Przypominające groteskowe thrillery braci Coen filmy Aleksieja Bałabanowa pokazują degenerację ludzi, ich wstrząsające zezwierzęcenie („Ładunek 200”, „Ciuciubabka”). Andriej Zwiagincew w swoich imponujących filmowych freskach kreśli wizję świata bez Boga, nawiązując do biblijnych przypowieści.
W stronę metafizyki zmierza również „Wyspa” Pawła Łungina – przewrotna opowieść o grzeszniku, który stał się świętym. Ostatnie dwa obrazy wskazują na potrzebę wiary, duchowego doświadczenia w życiu człowieka. Wyrażają tęsknotę za moralną odnową Rosji, jej duchowym oczyszczeniem. O tej potrzebie opowiadają również „Spadkobiercy cara”.
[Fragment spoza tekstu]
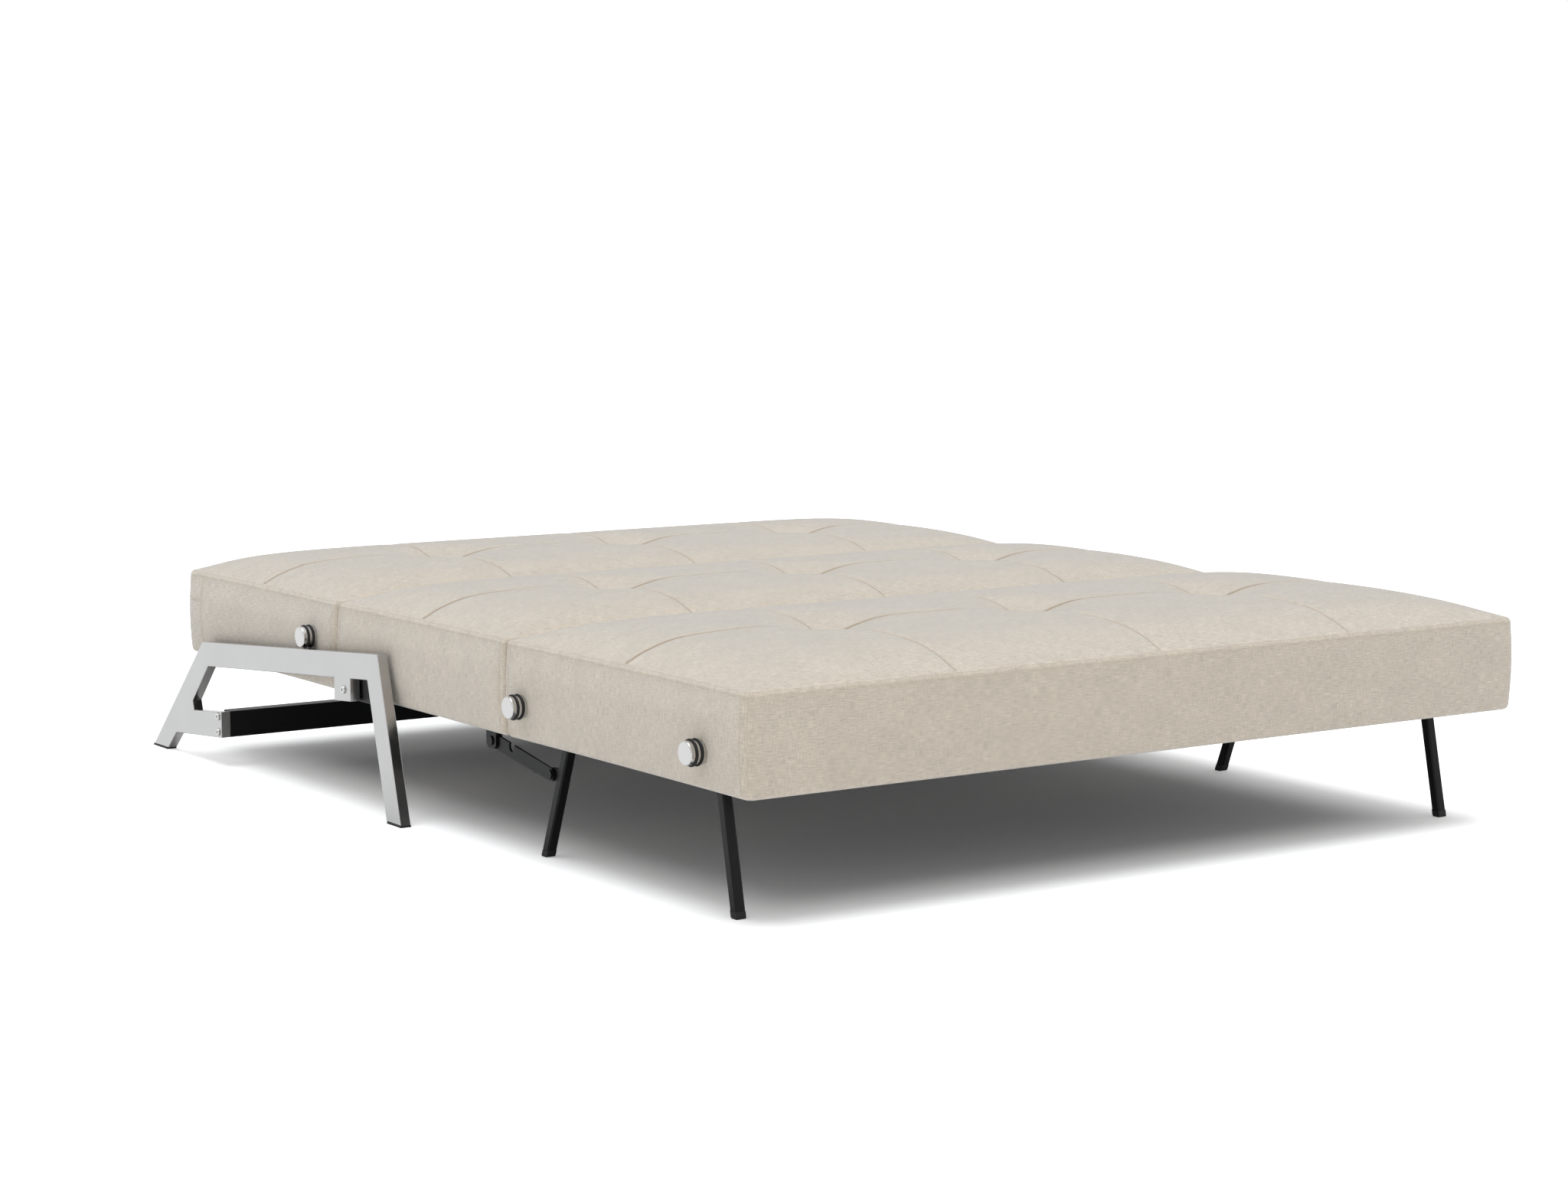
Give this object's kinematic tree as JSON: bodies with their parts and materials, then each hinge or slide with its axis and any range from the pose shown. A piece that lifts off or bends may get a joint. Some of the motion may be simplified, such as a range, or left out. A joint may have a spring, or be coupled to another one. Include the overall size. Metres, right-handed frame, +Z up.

Akcja rozgrywa się na tle mroźnego krajobrazu Syberii, gdzieś w zapyziałym miasteczku. Jest to świat dziki, pełen przemocy, w którym alkohol leje się strumieniami.
Piją również rodzice Timofieja. Tymczasem chłopak, by przetrwać, handluje kradzionymi rzeczami. Pewnego dnia w jego ręce trafia guzik od munduru zamordowanego przez bolszewików carewicza Aleksieja. Przedmiot staje się dla Timofieja relikwią, która odmienia życie chłopca.
Reżyser Konstantyn Odiegow nakręcił groteskę. Czarny humor miesza z naturalistycznym dramatem, ale gdy dodaje do tego ludową baśń, robi się już niestrawnie...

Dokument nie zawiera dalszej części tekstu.